However, I don’t think making visas more available will be a major incentive in attracting skilled foreigners. Like I said above, I think the reason most foreigners shun Japan has to do with the nature of Japanese life.

Japan is a hierarchical society, and new immigrants enter at the bottom of the hierarchy. It usually doesn’t matter to Japanese employers how much experience or accreditation one acquired in their home country, they would still start in an entry-level position, and be expected to defer to their seniors, even if the senior has less knowledge in the field.

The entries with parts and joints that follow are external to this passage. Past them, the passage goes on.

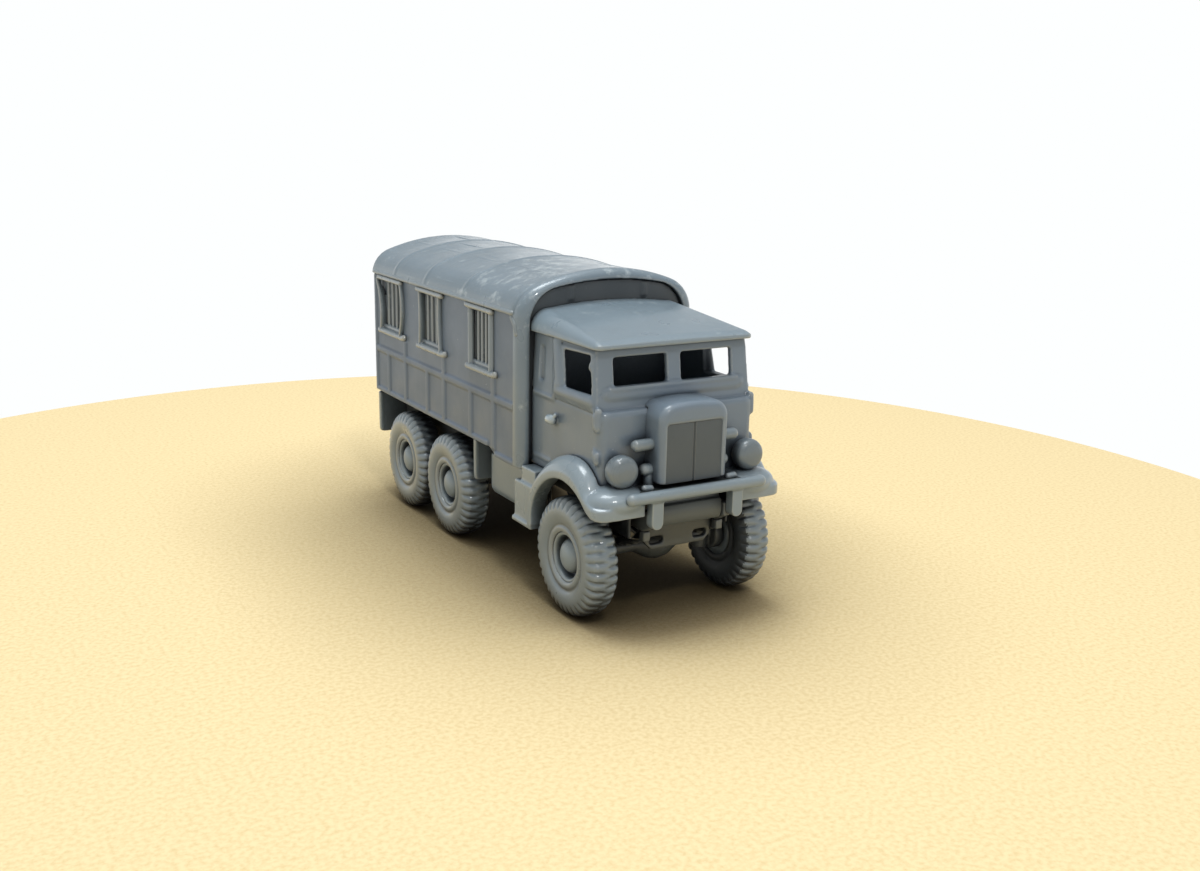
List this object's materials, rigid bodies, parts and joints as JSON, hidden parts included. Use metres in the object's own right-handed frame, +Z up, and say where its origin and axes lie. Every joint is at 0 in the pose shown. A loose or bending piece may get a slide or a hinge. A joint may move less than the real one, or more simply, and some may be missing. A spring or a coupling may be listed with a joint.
{
  "type": "military truck scale model",
  "caption": "Cast resin scale model of a military truck with a closed house body, a hollow cab and turning wheels.",
  "frame": {"origin": "on the ground, at the middle of the model's length and width", "axes": "front faces -Y, the vehicle's right side is -X, +Z up, wheels stand on Z = 0"},
  "size_m": [0.0332, 0.0888, 0.0498],
  "materials": {
    "resin": "satin cast resin"
  },
  "bodies": {
    "truck": {"body_bearers": "resin", "body_bulkhead": "resin", "body_floor": "resin", "body_front_frame": "resin", "body_rear_wall": "resin", "body_roof": "resin", "body_side_left": "resin", "body_side_right": "resin", "bogie_spring_left": "resin", "bogie_spring_right": "resin", "cab_roof": "resin", "cab_shell": "resin", "chassis_rail_left": "resin", "chassis_rail_right": "resin", "crossmembers": "resin", "engine_block": "resin", "front_apron": "resin", "front_axle": "resin", "front_bumper": "resin", "front_spring_left": "resin", "front_spring_right": "resin", "fuel_tank_left": "resin", "fuel_tank_right": "resin", "headlamp_left": "resin", "headlamp_right": "resin", "middle_axle": "resin", "mud_flap_middle_left": "resin", "mud_flap_middle_right": "resin", "mud_flap_rear_left": "resin", "mud_flap_rear_right": "resin", "propeller_shafts": "resin", "radiator_cowl": "resin", "radiator_grille": "resin", "rear_axle": "resin", "side_arm_left": "resin", "side_arm_right": "resin", "side_lamp_left": "resin", "side_lamp_right": "resin", "tow_plate": "resin", "transfer_box": "resin", "window_front_left": "resin", "window_front_right": "resin", "window_middle_left": "resin", "window_middle_right": "resin", "window_rear_left": "resin", "window_rear_right": "resin", "wing_left": "resin", "wing_right": "resin"},
    "wheel_front_right": {"tyre_front_right": "resin", "disc_front_right": "resin"},
    "wheel_front_left": {"tyre_front_left": "resin", "disc_front_left": "resin"},
    "wheel_middle_right": {"tyre_middle_right": "resin", "disc_middle_right": "resin"},
    "wheel_middle_left": {"tyre_middle_left": "resin", "disc_middle_left": "resin"},
    "wheel_rear_right": {"tyre_rear_right": "resin", "disc_rear_right": "resin"},
    "wheel_rear_left": {"tyre_rear_left": "resin", "disc_rear_left": "resin"}
  },
  "joints": [
    {"name": "front_right_spin", "type": "hinge", "parent": "truck", "child": "wheel_front_right", "pos_m": [-0.0137, -0.0322, 0.0091], "axis": [1, 0, 0], "continuous": true},
    {"name": "front_left_spin", "type": "hinge", "parent": "truck", "child": "wheel_front_left", "pos_m": [0.0137, -0.0322, 0.0091], "axis": [1, 0, 0], "continuous": true},
    {"name": "middle_right_spin", "type": "hinge", "parent": "truck", "child": "wheel_middle_right", "pos_m": [-0.0137, 0.0106, 0.0091], "axis": [1, 0, 0], "continuous": true},
    {"name": "middle_left_spin", "type": "hinge", "parent": "truck", "child": "wheel_middle_left", "pos_m": [0.0137, 0.0106, 0.0091], "axis": [1, 0, 0], "continuous": true},
    {"name": "rear_right_spin", "type": "hinge", "parent": "truck", "child": "wheel_rear_right", "pos_m": [-0.0137, 0.0296, 0.0091], "axis": [1, 0, 0], "continuous": true},
    {"name": "rear_left_spin", "type": "hinge", "parent": "truck", "child": "wheel_rear_left", "pos_m": [0.0137, 0.0296, 0.0091], "axis": [1, 0, 0], "continuous": true}
  ]
}
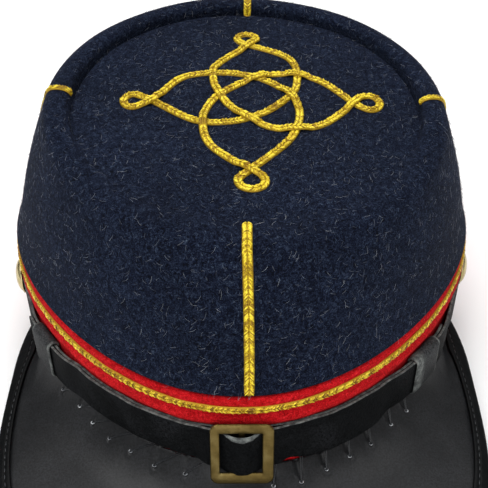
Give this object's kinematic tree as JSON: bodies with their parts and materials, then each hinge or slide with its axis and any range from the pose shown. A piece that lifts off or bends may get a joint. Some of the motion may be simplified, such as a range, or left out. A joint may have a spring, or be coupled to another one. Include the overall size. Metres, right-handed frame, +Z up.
{
  "type": "kepi cap",
  "caption": "Wool kepi cap with a sunken round top, a contrasting band, braid trim and a looped top knot, a leather peak, and a buckled chin strap hung on brass side buttons.",
  "frame": {"origin": "middle of the bounding box on the surface that the hat rests on", "axes": "+Z up, -Y to the front, where the peak is, +X to the wearer's left, which is the right-hand side seen from the front; the hat is leant back a little, as it rests by itself"},
  "size_m": [0.1808, 0.2658, 0.1088],
  "materials": {
    "navy_wool": "matt felted wool with lint",
    "red_wool": "matt felted wool",
    "gold_braid": "two-cord gold braid with a soft shine",
    "peak_leather": "smooth semi-gloss black leather",
    "strap_leather": "black leather with raw grey cut edges",
    "brass": "dull antique brass"
  },
  "bodies": {
    "root": {"crown_side": "navy_wool", "crown_top": "navy_wool", "band": "red_wool", "band_braid": "gold_braid", "braid_front": "gold_braid", "braid_back": "gold_braid", "braid_left": "gold_braid", "braid_right": "gold_braid", "top_knot": "gold_braid", "peak": "peak_leather", "peak_binding": "peak_leather", "strap_left": "strap_leather", "strap_right": "strap_leather", "keeper_left": "strap_leather", "keeper_right": "strap_leather", "buckle": "brass", "button_left": "brass", "button_right": "brass"}
  },
  "joints": []
}
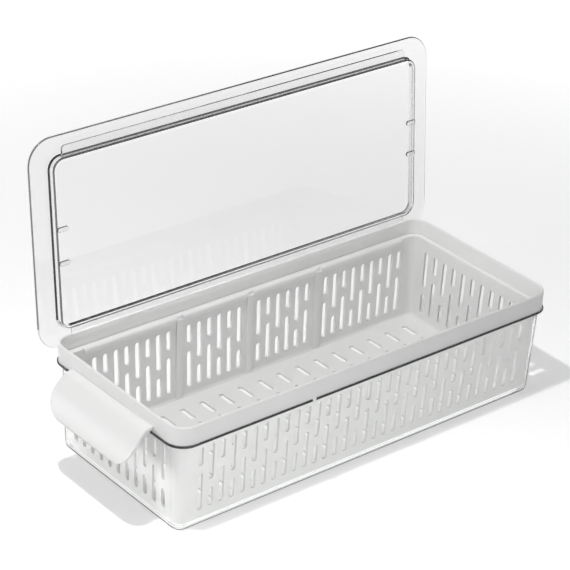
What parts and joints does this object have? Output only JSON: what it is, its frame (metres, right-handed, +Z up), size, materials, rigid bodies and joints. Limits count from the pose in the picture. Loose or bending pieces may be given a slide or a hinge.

They have to work their way up the hierarchy, and there is often a glass ceiling for foreigners as Japanese view them as temporary workers who can’t be integrated into Japanese society. The Japanese themselves recognize that their society is difficult to live in, and they don’t expect foreigners to be able to integrate, therefore they make no attempt to integrate them.

Japanese work culture can also be frustrating to foreigners. Japan’s work ethic is rooted in Zen Buddhism, in which hard work is a virtue. Oftentimes, Japanese employees work hard simply for the sake of working hard. Achieving good results is a secondary byproduct. A clever, efficient worker who can do a good job on his own, but leaves as soon as his shift ends, will be passed over in favor of a worker who takes a long time doing a barely sufficient job, seeking help from other coworkers, and staying at the office until after sundown.

Compounding these problems is the low quality of life Japan has to offer. Japanese cities are dreary, lifeless concrete deserts. Dwellings are small and expensive, built of sub-par materials and cramped close together, which makes them uncomfortable and minimizes privacy.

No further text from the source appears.